Introduction
In February 2026, Anthropic published a blog post about using Claude Code to modernize legacy COBOL systems. After that, many people said the technical moat was disappearing, human experts would be replaced, and even IBM’s stock price dropped sharply.
Personally, I think many people didn’t fully read the article or understand the real meaning behind it. The value of AI tools in legacy refactoring is not to replace engineers. It’s about helping engineers solve problems that were previously slow, painful, or difficult to tackle.
I recently had a similar experience using Codex (not Claude Code, but a similar idea) to refactor legacy code at work. My biggest takeaway: AI is powerful, but it still needs human judgment, domain knowledge, and clear direction.
Content
Here’s the background. Our company has a Node.js microservice for Discount, which supports multiple products such as our online ordering system and POS system. It’s much more complex than it might sound. Different discount rules can interact with products, stores, other rules, and various constraints.
Since I’m developing a new Coupon feature in 2026, it needs to integrate with the existing Discount feature. However, they were in different repositories. That meant I needed to migrate the Discount service into our new CRM repository built with NestJS.
At first, I didn’t realize how complex the Discount feature really was. I had been using OpenAI Codex with the GPT-5.3-Codex model for about a month, and it had already significantly accelerated my development workflow. I wanted to use this refactor as a real test of AI’s ability to handle legacy code.
Well… things didn’t go as expected.
The AI kept going back and forth, generating code that looked reasonable on the surface but missed important details everywhere. Even when I provided context and carefully managed the context window, it still struggled to fully understand the overall logic.
The real issue wasn’t that AI wasn’t smart.
The codebase itself was incomplete, some supporting documents were outdated or misleading, and much of the business logic only existed in people’s heads. That’s why refactoring real-world systems is far more complicated than the ideal “one-shot AI refactor” people sometimes imagine.
The legacy code had several problems:
- API documentation was outdated, and some parts were even misleading.
- Tests didn’t fully cover the core features.
- Poor readability: the repo was written in TypeScript, but it used a lot of
anytypes. Database queries were written as raw SQL strings with little type safety. - Poor structure: the API layer, business logic, and database logic were tightly mixed together.
- Important business rules were implicit and not clearly documented in either code or docs.
At that moment, I knew this was where human engineers still shine, but it also felt painful at the same time. It was a very conflicted feeling 😂.
To solve the problem, I spent almost a week clarifying the API docs and collecting business logic from teammates who had worked on the Discount feature before. I also gathered API test cases from the QA environment and checked the database directly. By doing that, I gradually understood how the feature really worked and finally had enough reliable context to work with AI effectively.
Once I had the right information, I started collaborating with AI again.

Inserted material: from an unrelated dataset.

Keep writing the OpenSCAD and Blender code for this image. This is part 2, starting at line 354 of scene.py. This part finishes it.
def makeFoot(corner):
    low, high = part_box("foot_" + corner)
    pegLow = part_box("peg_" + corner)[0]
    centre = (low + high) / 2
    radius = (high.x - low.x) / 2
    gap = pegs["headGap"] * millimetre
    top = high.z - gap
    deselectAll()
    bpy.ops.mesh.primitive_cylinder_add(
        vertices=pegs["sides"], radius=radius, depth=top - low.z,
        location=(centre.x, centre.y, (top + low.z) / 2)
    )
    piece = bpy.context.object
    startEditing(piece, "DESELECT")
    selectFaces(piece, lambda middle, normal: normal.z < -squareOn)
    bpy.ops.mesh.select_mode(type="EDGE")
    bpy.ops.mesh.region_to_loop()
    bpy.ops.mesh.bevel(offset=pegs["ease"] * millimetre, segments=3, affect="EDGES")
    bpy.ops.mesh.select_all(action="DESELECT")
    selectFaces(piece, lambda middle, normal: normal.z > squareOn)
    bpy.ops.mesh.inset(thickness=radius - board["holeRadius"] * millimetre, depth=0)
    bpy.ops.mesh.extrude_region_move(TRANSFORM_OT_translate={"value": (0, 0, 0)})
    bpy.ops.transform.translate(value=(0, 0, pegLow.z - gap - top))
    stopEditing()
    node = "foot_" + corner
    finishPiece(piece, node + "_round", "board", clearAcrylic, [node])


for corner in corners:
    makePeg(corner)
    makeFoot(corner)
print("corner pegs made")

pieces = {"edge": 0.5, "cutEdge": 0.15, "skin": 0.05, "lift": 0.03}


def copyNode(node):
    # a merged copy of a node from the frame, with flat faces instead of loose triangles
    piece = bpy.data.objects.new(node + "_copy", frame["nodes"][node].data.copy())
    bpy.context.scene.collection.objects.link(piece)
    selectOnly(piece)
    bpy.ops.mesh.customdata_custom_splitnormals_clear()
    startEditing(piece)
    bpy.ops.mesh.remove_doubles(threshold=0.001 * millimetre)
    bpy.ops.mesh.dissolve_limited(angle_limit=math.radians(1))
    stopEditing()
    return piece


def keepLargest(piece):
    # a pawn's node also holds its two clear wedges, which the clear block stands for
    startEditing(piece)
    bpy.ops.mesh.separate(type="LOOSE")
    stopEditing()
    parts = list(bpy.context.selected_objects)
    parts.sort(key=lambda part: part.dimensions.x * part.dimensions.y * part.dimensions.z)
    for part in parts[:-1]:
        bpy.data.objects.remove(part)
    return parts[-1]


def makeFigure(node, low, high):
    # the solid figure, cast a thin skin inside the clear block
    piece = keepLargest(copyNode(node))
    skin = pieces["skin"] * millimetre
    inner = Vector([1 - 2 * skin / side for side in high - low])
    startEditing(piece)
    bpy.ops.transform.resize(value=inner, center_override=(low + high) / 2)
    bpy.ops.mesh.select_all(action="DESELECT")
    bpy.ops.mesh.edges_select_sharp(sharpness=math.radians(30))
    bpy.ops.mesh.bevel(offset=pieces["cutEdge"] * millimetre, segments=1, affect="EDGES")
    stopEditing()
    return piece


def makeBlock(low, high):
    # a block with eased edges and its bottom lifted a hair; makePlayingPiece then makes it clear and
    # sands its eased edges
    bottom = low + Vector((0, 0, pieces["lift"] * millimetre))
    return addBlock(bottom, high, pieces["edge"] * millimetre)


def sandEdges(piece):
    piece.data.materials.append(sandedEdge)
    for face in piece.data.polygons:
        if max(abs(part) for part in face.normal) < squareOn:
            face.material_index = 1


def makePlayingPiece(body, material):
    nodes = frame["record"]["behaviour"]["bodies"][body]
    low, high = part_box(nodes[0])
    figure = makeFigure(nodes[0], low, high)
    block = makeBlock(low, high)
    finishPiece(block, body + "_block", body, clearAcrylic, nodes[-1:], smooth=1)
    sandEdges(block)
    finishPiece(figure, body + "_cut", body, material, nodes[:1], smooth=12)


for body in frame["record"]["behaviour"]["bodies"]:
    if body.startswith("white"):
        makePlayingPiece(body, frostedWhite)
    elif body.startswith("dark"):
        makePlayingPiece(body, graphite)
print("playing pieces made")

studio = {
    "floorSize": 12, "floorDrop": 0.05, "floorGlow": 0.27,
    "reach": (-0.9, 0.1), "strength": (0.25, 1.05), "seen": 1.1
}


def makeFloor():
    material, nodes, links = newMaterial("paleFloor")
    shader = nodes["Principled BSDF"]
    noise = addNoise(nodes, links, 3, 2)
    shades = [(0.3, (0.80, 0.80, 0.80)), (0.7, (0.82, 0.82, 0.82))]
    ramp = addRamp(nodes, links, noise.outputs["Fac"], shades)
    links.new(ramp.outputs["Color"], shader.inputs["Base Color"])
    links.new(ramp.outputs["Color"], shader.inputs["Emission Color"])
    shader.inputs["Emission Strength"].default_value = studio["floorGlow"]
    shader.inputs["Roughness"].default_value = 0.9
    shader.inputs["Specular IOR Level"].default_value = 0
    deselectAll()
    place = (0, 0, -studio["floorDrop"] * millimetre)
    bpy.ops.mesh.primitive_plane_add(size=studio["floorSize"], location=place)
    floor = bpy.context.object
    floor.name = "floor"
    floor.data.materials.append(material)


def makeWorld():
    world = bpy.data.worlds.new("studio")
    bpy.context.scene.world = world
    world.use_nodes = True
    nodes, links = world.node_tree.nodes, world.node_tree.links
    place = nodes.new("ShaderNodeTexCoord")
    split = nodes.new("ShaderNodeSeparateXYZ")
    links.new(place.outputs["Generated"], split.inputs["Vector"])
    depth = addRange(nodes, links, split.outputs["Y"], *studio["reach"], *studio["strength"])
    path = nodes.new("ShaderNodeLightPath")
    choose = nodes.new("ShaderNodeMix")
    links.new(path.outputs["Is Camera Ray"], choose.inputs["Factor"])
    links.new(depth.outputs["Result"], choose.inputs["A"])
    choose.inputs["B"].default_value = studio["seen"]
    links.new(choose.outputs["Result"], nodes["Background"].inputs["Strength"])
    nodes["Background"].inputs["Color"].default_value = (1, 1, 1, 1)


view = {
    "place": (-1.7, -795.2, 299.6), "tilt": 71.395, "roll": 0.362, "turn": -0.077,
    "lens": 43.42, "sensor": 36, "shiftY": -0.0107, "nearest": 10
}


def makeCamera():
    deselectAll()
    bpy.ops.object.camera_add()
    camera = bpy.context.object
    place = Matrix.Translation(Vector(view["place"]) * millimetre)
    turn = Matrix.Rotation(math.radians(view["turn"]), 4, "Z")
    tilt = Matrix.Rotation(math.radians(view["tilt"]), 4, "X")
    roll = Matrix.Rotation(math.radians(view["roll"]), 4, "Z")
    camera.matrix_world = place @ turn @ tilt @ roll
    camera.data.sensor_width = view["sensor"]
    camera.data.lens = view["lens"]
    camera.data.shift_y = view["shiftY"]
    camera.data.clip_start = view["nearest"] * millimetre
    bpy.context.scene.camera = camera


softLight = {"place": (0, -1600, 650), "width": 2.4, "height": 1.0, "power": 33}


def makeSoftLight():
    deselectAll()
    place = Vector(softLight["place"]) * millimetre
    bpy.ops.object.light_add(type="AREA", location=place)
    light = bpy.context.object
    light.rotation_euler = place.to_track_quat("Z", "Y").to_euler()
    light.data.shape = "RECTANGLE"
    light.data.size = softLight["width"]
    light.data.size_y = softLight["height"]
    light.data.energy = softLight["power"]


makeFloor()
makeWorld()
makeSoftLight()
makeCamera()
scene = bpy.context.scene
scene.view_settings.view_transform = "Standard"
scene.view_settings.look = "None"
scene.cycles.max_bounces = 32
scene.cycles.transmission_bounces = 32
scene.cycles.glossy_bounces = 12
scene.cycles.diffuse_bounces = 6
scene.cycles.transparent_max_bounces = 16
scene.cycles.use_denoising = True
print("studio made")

My process looked like this:
- Imported test data into my local database.
- Rebuilt the schema with an ORM and defined clear types and structures.
- Created a reusable skill that explained the core refactor context, so it could be reused across multiple AI sessions.
- Built simple query endpoints to inspect data and verify types quickly.
At that point, AI became much more accurate and useful. Then I started the core migration work. I mainly used two AI windows:
- One focused on analyzing the legacy code, helping me understand the data flow and code boundaries.
- The other focused on the new NestJS repository, generating clean code from my prompts or pseudocode.
Why not use just one AI window? Because the legacy code could easily pollute the model with misleading information and bad architecture. Separating the roles worked much better.
By breaking the migration into smaller pieces and reviewing each step carefully, I was able to successfully migrate the core feature into the new repository.
After the migration, I finally had a much stronger codebase to work with. And once the foundation became solid, AI started accelerating development again.
This experience reminded me that successful AI-assisted refactoring is not about fancy prompts or tricks. It still depends on clear context, strong engineering judgment, and a solid codebase.
Conclusion
My experience strongly aligned with Anthropic’s article. We still need human experts to set priorities, understand business constraints, define testing standards, and validate the migrated system.
The recommended approach is:
- Use AI to understand and document the legacy system.
- Let engineers review the findings and create a migration plan.
- Refactor incrementally, one component at a time.
- Continuously test and validate so the risk stays manageable.
AI is still an excellent tool for engineers. The key is knowing when to step in, how to guide it, and how to keep the results aligned with your expectations.
This was a very interesting experience for me, and I hope this sharing can be helpful to you as well. If you have any thoughts or similar experiences, feel free to share them with me.